EXERCISE DESCRIPTION => The data below holds a line containing "for node in" and a line containing "obj.parent = None"; please quote exactly those two lines and every line between them, and nothing else.
===============
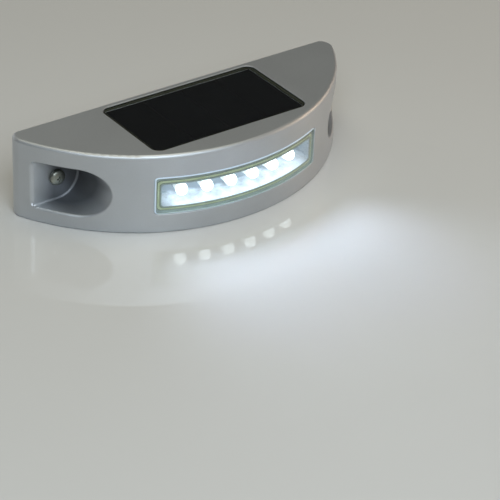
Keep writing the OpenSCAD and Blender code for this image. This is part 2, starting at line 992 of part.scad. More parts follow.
// Metal frame of the slide switch with an ear at each end
module switch_body() {
    cavity_length = slider_length + switch_travel + 2 * slider_gap;
    cavity_width = slider_width + 2 * slider_gap;
    slot_length = knob_length + switch_travel + 2 * knob_gap;
    slot_width = knob_width + 2 * knob_gap;
    color(steel)
        centred()
            translate([switch_x, switch_y, cover_thickness])
                difference() {
                    union() {
                        translate([-switch_width / 2, -switch_length / 2, 0])
                            cube([switch_width, switch_length, switch_height]);
                        translate([-switch_width / 2, -switch_length / 2 - switch_ear, 0])
                            cube([switch_width, switch_length + 2 * switch_ear, switch_ear_thickness]);
                    }
                    translate([-cavity_width / 2, -cavity_length / 2, switch_plate])
                        cube([cavity_width, cavity_length, slider_height + 2 * slider_gap]);
                    translate([-slot_width / 2, -slot_length / 2, -cut])
                        cube([slot_width, slot_length, switch_plate + 2 * cut]);
                    for (side = [-1, 1])
                        translate([0, side * switch_screw_y, -cut])
                            cylinder(r = switch_screw_r + pilot_gap, h = switch_ear_thickness + 2 * cut);
                }
}

// Slider with the knob that a fingertip pushes, at the end of its travel nearest the front
module switch_slider() {
    color("white")
        centred()
            translate([switch_x, switch_y - switch_travel / 2, 0]) {
                translate([-slider_width / 2, -slider_length / 2, cover_thickness + switch_plate + slider_gap])
                    cube([slider_width, slider_length, slider_height]);
                translate([-knob_width / 2, -knob_length / 2, knob_sink])
                    cube([knob_width, knob_length, cover_thickness + switch_plate + 2 * slider_gap - knob_sink]);
            }
}

// Three solder pins on top of the switch
module switch_terminals() {
    color([0.8, 0.7, 0.4])
        centred()
            for (i = [-1 : 1])
                translate([
                    switch_x - terminal_thickness / 2,
                    switch_y + i * terminal_pitch - terminal_width / 2,
                    terminal_z
                ])
                    cube([terminal_thickness, terminal_width, terminal_length]);
}

// Screws through the switch's ears into the base cover
module switch_screws() {
    color(steel)
        centred()
            for (side = [-1, 1])
                translate([switch_x, switch_y + side * switch_screw_y, cover_thickness + switch_ear_thickness])
                    mirror([0, 0, 1])
                        screw(
                            switch_screw_r, switch_screw_length,
                            switch_screw_head_r, switch_screw_head_height
                        );
}

// Direction from one point to the next
function direction(a, b) = (b - a) / norm(b - a);

// Points of a lead's middle line: each inner corner becomes a short curve
function corner_point(before, corner, after, t) =
    let (
        from = corner + lead_bend * direction(corner, before),
        to = corner + lead_bend * direction(corner, after)
    )
    (1 - t) * (1 - t) * from + 2 * t * (1 - t) * corner + t * t * to;
function rounded_path(points) = concat(
    [points[0]],
    [
        for (i = [1 : len(points) - 2], k = [0 : lead_bend_steps])
            corner_point(points[i - 1], points[i], points[i + 1], k / lead_bend_steps)
    ],
    [points[len(points) - 1]]
);

// Direction of the path at one of its points
function heading(path, i) =
    let (last = len(path) - 1)
    direction(path[max(i - 1, 0)], path[min(i + 1, last)]);

// Ring of points round the path at one of its points
function lead_ring(path, i) =
    let (
        along = i == 0 ? direction(path[0], path[1])
            : i == len(path) - 1 ? direction(path[i - 1], path[i]) : heading(path, i),
        across = cross(along, lead_reference) / norm(cross(along, lead_reference)),
        other = cross(along, across)
    )
    [
        for (k = [0 : lead_sides - 1])
            path[i] + lead_d / 2 * (cos(360 * k / lead_sides) * across + sin(360 * k / lead_sides) * other)
    ];

// Tube skin over rings that have the same number of points, with flat ends
function tube_faces(rings, sides) =
    let (last = (rings - 1) * sides)
    concat(
        [
            for (i = [0 : rings - 2], s = [0 : sides - 1])
                let (a = i * sides + s, b = i * sides + (s + 1) % sides)
                each [[a, b, b + sides], [a, b + sides, a + sides]]
        ],
        [for (s = [1 : sides - 2]) [0, s + 1, s]],
        [for (s = [1 : sides - 2]) [last, last + s, last + s + 1]]
    );

// Insulated lead along a list of points, rounded at each bend
module lead(points) {
    path = rounded_path(points);
    rings = [for (i = [0 : len(path) - 1]) each lead_ring(path, i)];
    polyhedron(points = rings, faces = tube_faces(len(path), lead_sides), convexity = 6);
}

// Lead from the solar panel down to the circuit board, on the given side
module panel_lead(side) {
    upper_x = side * panel_lead_spread;
    lower_x = side * panel_lead_board_spread;
    bend_z = ceiling_z - panel_lead_drop;
    lead([
        [upper_x, panel_lead_y, board_of_panel_z],
        [upper_x, panel_lead_y, bend_z],
        [lower_x, panel_lead_y, bend_z - panel_lead_slant],
        [lower_x, panel_lead_y, board_top]
    ]);
}

module panel_lead_red() {
    color("red")
        centred()
            panel_lead(1);
}

module panel_lead_black() {
    color([0.1, 0.1, 0.1])
        centred()
            panel_lead(-1);
}

// Lead from a battery contact over the holder's wall to the circuit board, on the given side
module battery_lead(side) {
    top = contact_top + battery_lead_rise;
    contact_x = side * (holder_inside / 2 - contact_thickness / 2);
    board_x = side * (pillar_x - battery_lead_from_pillar);
    board_y = board_back_y - battery_lead_landing;
    lead([
        [contact_x, battery_y, contact_top],
        [contact_x, battery_y, top],
        [board_x, board_y, top],
        [board_x, board_y, board_top]
    ]);
}

module battery_lead_red() {
    color("red")
        centred()
            battery_lead(1);
}

module battery_lead_black() {
    color([0.1, 0.1, 0.1])
        centred()
            battery_lead(-1);
}

// Lead from a switch terminal round the end of the circuit board to its top face
module switch_lead(terminal, rise) {
    start = terminal_z + terminal_length;
    terminal_y = switch_y + terminal * terminal_pitch;
    outside_x = board_length / 2 + switch_lead_clear;
    board_x = board_length / 2 - switch_lead_inset;
    board_y = board_back_y - switch_lead_landing + terminal * terminal_pitch;
    arch_z = board_top + switch_lead_arch;
    lead([
        [switch_x, terminal_y, start],
        [switch_x, terminal_y, start + rise],
        [outside_x, board_y, start + rise + switch_lead_slant],
        [outside_x, board_y, arch_z],
        [board_x, board_y, arch_z],
        [board_x, board_y, board_top]
    ]);
}

module switch_lead_in() {
    color("red")
        centred()
            switch_lead(0, switch_lead_high_rise);
}

module switch_lead_out() {
    color([0.9, 0.9, 0.9])
        centred()
            switch_lead(-1, switch_lead_low_rise);
}

// Pan-head wall screws: heads on the pocket floors, plain shanks through the housing, and the
// threads and points standing out of the back
module mounting_screws() {
    thread_length = wall_screw_length - pocket_floor - screw_tip_length;
    color(steel)
        centred()
            both_ends()
                translate([screw_x, -pocket_floor, screw_height])
                    rotate([90, 0, 0])
                        difference() {
                            union() {
                                intersection() {
                                    cylinder(r = screw_head_r, h = screw_head_height);
                                    translate([0, 0, screw_head_height - screw_head_dome_r])
                                        sphere(r = screw_head_dome_r);
                                }
                                translate([0, 0, -pocket_floor])
                                    cylinder(d = wall_screw_shank_d, h = pocket_floor + screw_head_rim);
                                translate([0, 0, -pocket_floor - thread_length])
                                    cylinder(d = wall_screw_d, h = thread_length);
                                translate([0, 0, -wall_screw_length])
                                    cylinder(d1 = screw_point_d, d2 = wall_screw_d, h = screw_tip_length);
                            }
                            for (turn = [0, 90])
                                rotate([0, 0, turn])
                                    translate([
                                        -screw_slot_arm / 2, -screw_slot_width / 2,
                                        screw_head_height - screw_slot_depth
                                    ])
                                        cube([screw_slot_arm, screw_slot_width, screw_slot_depth + cut]);
                        }
}

housing();
solar_window();
window_gasket();
solar_cells();
solar_panel_board();
panel_tape();
lens();
lens_gasket();
reflector();
for (i = [1 : led_count])
    led(i);
circuit_board();
driver_ic();
boost_inductor();
filter_capacitor();
resistors();
board_screws();
battery();
battery_holder();
contact_positive();
contact_negative();
contact_spring();
holder_screws();
base_cover();
base_seal();
base_screws();
switch_body();
switch_slider();
switch_terminals();
switch_screws();
panel_lead_red();
panel_lead_black();
battery_lead_red();
battery_lead_black();
switch_lead_in();
switch_lead_out();
mounting_screws();
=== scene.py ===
"""Solar driveway light: finishes, finely made pieces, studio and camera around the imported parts."""
import logging
import math
from dataclasses import dataclass, replace
from enum import Enum
from typing import Callable, Dict, List, Optional, Sequence, Tuple

import bmesh
import bpy
from mathutils import Matrix, Vector


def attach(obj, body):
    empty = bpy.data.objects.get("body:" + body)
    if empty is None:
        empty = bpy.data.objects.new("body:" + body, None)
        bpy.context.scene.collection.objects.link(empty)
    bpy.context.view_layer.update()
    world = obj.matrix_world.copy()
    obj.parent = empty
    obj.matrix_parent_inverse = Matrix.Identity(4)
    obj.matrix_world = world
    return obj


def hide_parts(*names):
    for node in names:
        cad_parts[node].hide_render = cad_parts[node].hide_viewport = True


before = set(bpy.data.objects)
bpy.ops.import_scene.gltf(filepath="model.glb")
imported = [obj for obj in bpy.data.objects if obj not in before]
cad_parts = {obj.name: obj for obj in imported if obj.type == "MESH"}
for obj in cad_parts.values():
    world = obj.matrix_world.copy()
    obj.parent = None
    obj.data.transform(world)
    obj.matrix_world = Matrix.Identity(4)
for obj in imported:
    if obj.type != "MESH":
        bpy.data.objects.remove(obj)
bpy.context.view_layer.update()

MM = 0.001
LIGHT_BODY = "light"
LOG = logging.getLogger("driveway_light")

Colour = Tuple[float, float, float]
Point2 = Tuple[float, float]
Socket = bpy.types.NodeSocket
Item = bpy.types.Object


class Rounding(Enum):
    """Which way an edge is rounded: an outer edge is cut back, an inner corner is filled."""

    OUTER_EDGE = 1
    INNER_CORNER = -1


class Join(Enum):
    """How one solid is joined to another."""

    CUT = "DIFFERENCE"
    ADD = "UNION"


class Grain(Enum):
    """The fine surface pattern of a finish."""

    MOULDED = "fine moulded texture"
    BRUSHED = "fine lines along the length"
    FLAKED = "metal flakes under lacquer"
    SMOOTH = "polished with faint handling marks"
    SPONGY = "open cells"


@dataclass(frozen=True)
class Crescent:
    """The light's plan, a flat back and a bowed front that runs round the tips, and the places in it."""

    length: float = 160.0
    depth: float = 56.0
    height: float = 36.0
    tip_radius: float = 6.0
    tip_set: float = 4.0
    lens_middle: float = 17.3
    lamp_level: float = 16.6
    window_y: float = 5.1
    screw_x: float = 65.0
    screw_z: float = 17.3
    pocket_floor_y: float = 16.4

    @property
    def back_y(self) -> float:
        """Where the flat back is."""
        return self.depth / 2

    @property
    def radius(self) -> float:
        """The radius of the bowed front, which runs on into both tip corners.

        Returns:
            The radius in millimetres.
        """
        tip_x = self.length / 2 - self.tip_radius
        reach = self.depth - self.tip_set
        return (tip_x ** 2 + reach ** 2 - self.tip_radius ** 2) / (2 * (reach - self.tip_radius))

    @property
    def centre_y(self) -> float:
        """Where the centre of the bowed front is."""
        return self.back_y + self.radius - self.depth

    def front_y(self, x: float, under: float = 0.0) -> float:
        """Where the bowed front is at x, or a surface that far behind it."""
        return self.centre_y - math.sqrt((self.radius - under) ** 2 - x ** 2)

    def front_normal(self, x: float) -> Vector:
        """The bowed front's outward direction at x."""
        return Vector((x / self.radius, (self.front_y(x) - self.centre_y) / self.radius, 0.0))


PLAN = Crescent()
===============
FULL ANSWER =>
    for node in names:
        cad_parts[node].hide_render = cad_parts[node].hide_viewport = True


before = set(bpy.data.objects)
bpy.ops.import_scene.gltf(filepath="model.glb")
imported = [obj for obj in bpy.data.objects if obj not in before]
cad_parts = {obj.name: obj for obj in imported if obj.type == "MESH"}
for obj in cad_parts.values():
    world = obj.matrix_world.copy()
    obj.parent = None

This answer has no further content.